“Who in an angle, where the ants inhabit,
(The emblems of his labours) will sit curl’d,” etc.
[Ed.]
[30] But it was not “these ‘glories’,” but the Faction of Chronomastix, and the “Fame of his own,” who, according to the real Fame, were destined to “deify a Pompion.” The suggestion which follows that the “glories” were “a selection from among the dramatis personæ who were about to figure in the First Folio” is an hypothesis which will not, I fear, meet with general acceptance even among “Baconians.” [Ed.]
[31] It might be well here to quote the original words.

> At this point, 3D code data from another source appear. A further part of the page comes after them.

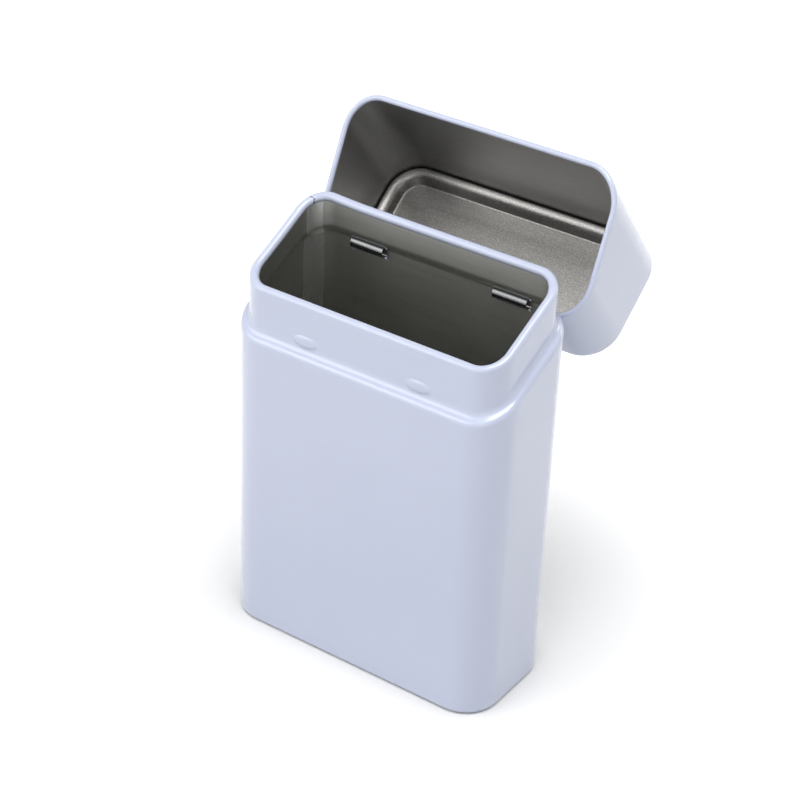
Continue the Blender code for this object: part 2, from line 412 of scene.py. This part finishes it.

# The curled tongues, painted darker than the neck's tinplate: painted shade for the dark inside of the
# tin that they mirror
tongueTinShadedLook = dict(
    neckTinLook,
    bright=(0.26, 0.265, 0.27),
    dark=(0.16, 0.165, 0.17),
    roughness=0.24,
)


def makeTinplate(name, look):
    material, tree, shader, shade = startMaterial(name)
    plain = stretched(shade, (1.0, 1.0, 1.0))
    rolled = stretched(shade, (look["rollStretch"], 1.0, 1.0))
    grain = noise(shade, plain, 1 / look["grainSize"], roughness=look["grainRoughness"])
    roll = noise(shade, rolled, 1 / look["rollSize"])
    clouds = noise(shade, plain, 1 / look["cloudSize"])
    mixed = grain * look["grainShare"] + roll * look["rollShare"] + clouds * look["cloudShare"]
    tint = tintMix(shade, mixed.between(*look["tintRange"]), look["dark"], look["bright"])
    specks = noise(shade, plain, look["sparkScale"] / look["grainSize"], detail=0.0)
    sparks = specks.between(*look["sparkRange"]) * look["sparkShare"]
    link(tree, tintMix(shade, sparks, tint, look["spark"]), shader, "Base Color")
    shader.inputs["Metallic"].default_value = 1.0
    link(tree, look["roughness"] + (mixed - noiseMiddle) * look["roughnessSpread"], shader, "Roughness")
    height = grain + roll * look["rollDepth"] + clouds * look["swell"]
    bump = shade.node("ShaderNodeBump", {}, {"Strength": 1.0, "Distance": look["grainDepth"],
                                             "Height": height})
    link(tree, bump, shader, "Normal")
    return material


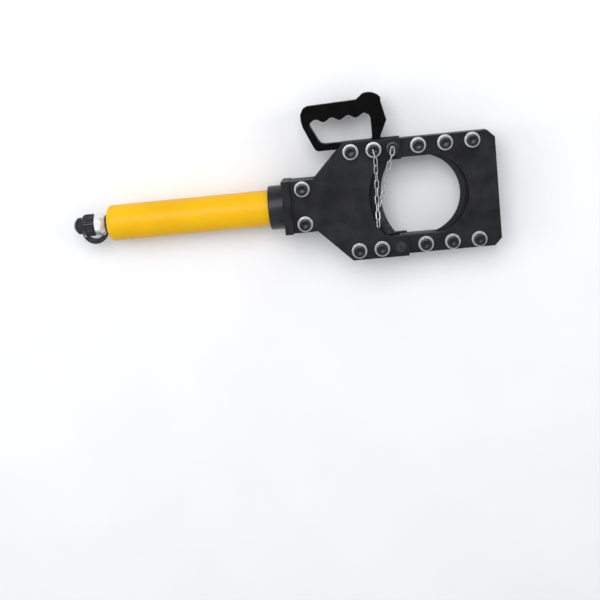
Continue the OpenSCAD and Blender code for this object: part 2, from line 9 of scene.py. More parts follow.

Chronomastix, addressing Fame, delivers himself as follows:
“It is for you I revel so in rhyme,
Dear Mistress, not for hope I have, the Time
Will grow the better by it; to serve Fame
Is all my end, and get myself a name.”
To which Fame answers:
“Away, I know thee not, wretched impostor,
Creature of glory, mountebank of wit,
Self-loving braggart, Fame doth sound no trumpet
To such vain empty fools: ’tis Infamy
Thou serv’st, and follow’st, scorn of all the Muses!
Go revel with thine ignorant admirers,
Let worthy names alone.”
Whereupon Chronomastix makes an appeal to his “ignorant admirers”:
“O you, the Curious,
Breathe you to see a passage so injurious,
Done with despight, and carried with such tumour
’Gainst me, that am so much the friend of rumour?
I would say, Fame?
Who with the lash of my immortal pen
Have scourg’d all sorts of vices and of men.
Am I rewarded thus? have I, I say,
From Envy’s self-torn praise and bays away,
With which my glorious front, and word at large,
Triumphs in print at my admirers’ charge?
Whereat “Ears,” one of “The Curious,” exclaims:
Rare! how he talks in verse, just as he writes!